Back in the mid 90's when we fished at Johnson's beach they were doing the same thing. It definitely disturbed the sand flea population for a long time.


----------



## squirrel (Mar 19, 2012)

wow this sucks...


----------



## ghost95 (May 4, 2009)

It's not that tasty things are being stirred up by the dredge but that tasty things are being buried by the dredge spoil pumped on the beach. It won't be the same for a long while. All the fish are moving to somewhere where the bait is still accessible.

Sent from my SGH-M919 using Tapatalk


----------



## Taylmatr (Jun 2, 2012)

Is the bad fishing just right at the renourishment site or all down the beach towards gulf breeze?


----------



## SurfFishingMeister (Aug 18, 2015)

*Pensacola beach and fort Pickens should be fine*

I would fish towards fort pickens. I plan on going Thursday afternoon to fort Pickens to fish.


----------



## Taylmatr (Jun 2, 2012)

We actually got a beach house on the far west end of Navarre. I was trying not to drive to catch a few. Hoping the renourishment hasn't messed it up that far down yet.


----------



## SurfFishingMeister (Aug 18, 2015)

I think you'll be fine fishing pensacola beach. Here's a live update from a buddy of mine who is fishing Navarre pier today: 

I asked him if the dredge boat was messing things up...

Yeah its pretty bad. Water very murky and the vibration are scaring the fish off. When the ships change over for about 10 or 20 mins the fish come back in. It's going to be much better when they finish up.


----------



## Pilar (Oct 28, 2014)

It's not good, and really hasn't been since the red tide last fall. I fish Navarre beach 200+ days a year, I move between both ends of the beach, and fishing is rather spotty, at best. This is my experience at least, and I regularly catch plenty of fish here. 

I managed to locate a couple of pomps over a period of a few days last week. Slaying ladyfish close to the beach early morning, and a couple of sharks have hit cut bluefish I've caught. I don't see many even catching catfish along most parts of our beach now. The fish simply are not as abundant here as the were previously. 

As much as I like to stick to my own neighborhood, I'm probably going to give it up, and find another beach to fish.


----------



## Taylmatr (Jun 2, 2012)

Is there still a lot of lady fish and hard tails doing the top water thing in the mornings or has it ran them off too?


----------



## Pilar (Oct 28, 2014)

Taylmatr said:


> Is there still a lot of lady fish and hard tails doing the top water thing in the mornings or has it ran them off too?

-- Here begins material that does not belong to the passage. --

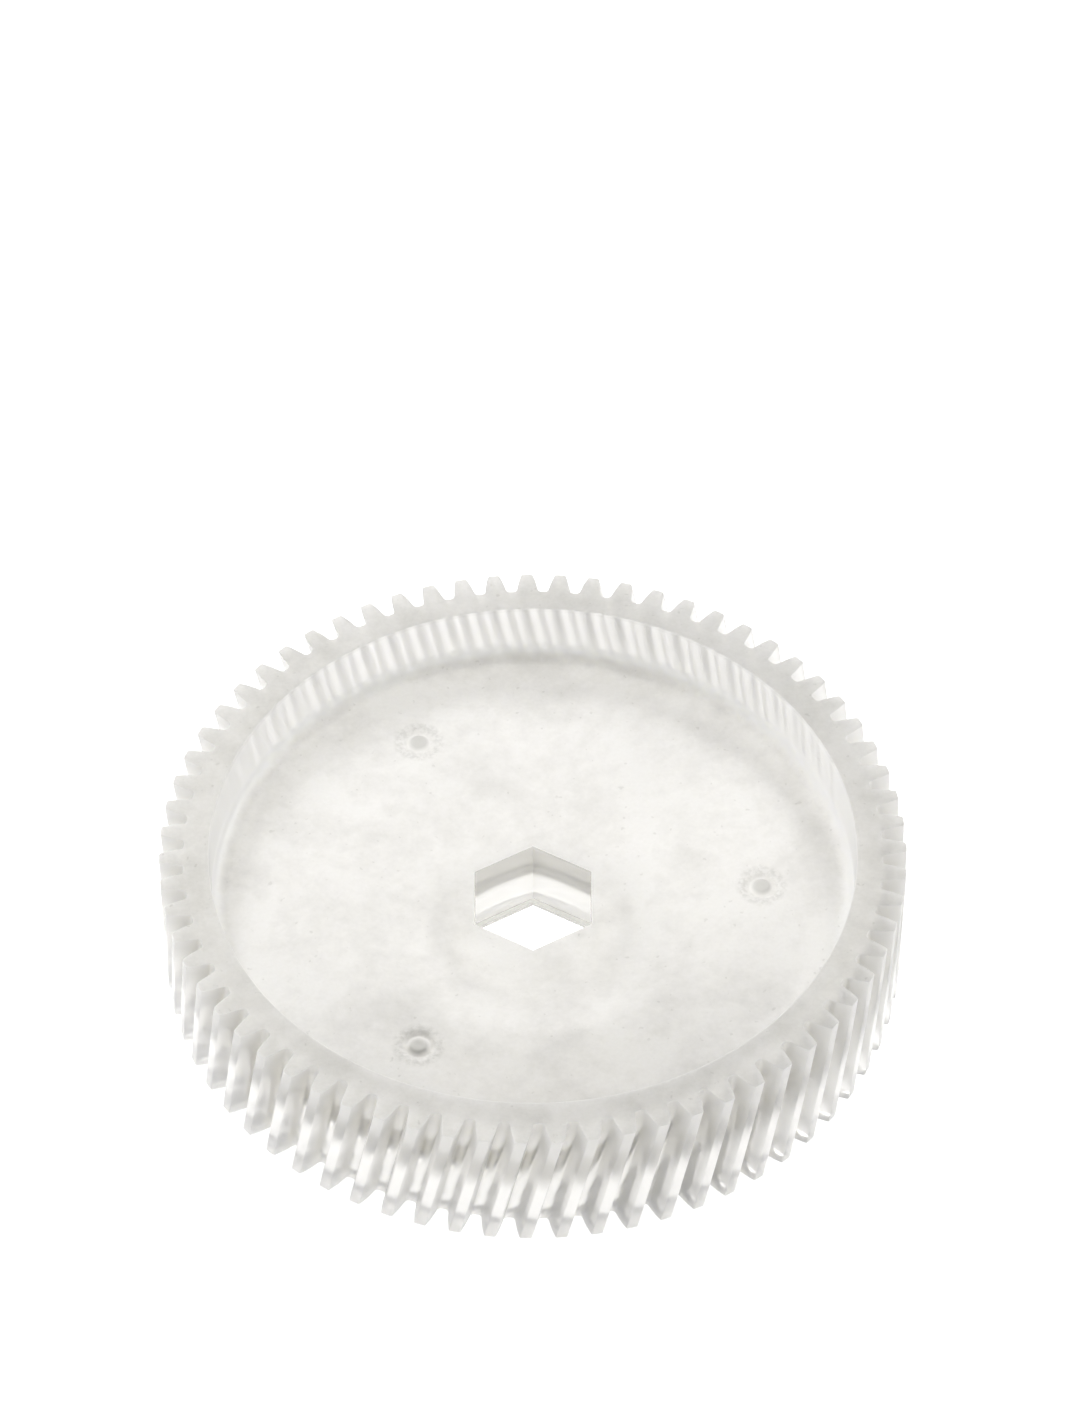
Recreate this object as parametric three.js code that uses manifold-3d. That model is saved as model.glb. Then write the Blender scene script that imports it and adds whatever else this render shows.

I was hitting them early Friday morning. I'll be out there around 5:30 tomorrow. I will update if I find them.


----------



## Taylmatr (Jun 2, 2012)

Thanks, I appreciate it. We will be heading down for a week starting the 21st. Been 2 yrs since I've got to make it down, so I'm sure everything has changed. Hoping at least to get my 4 yr old into some whiting or trash fish.


----------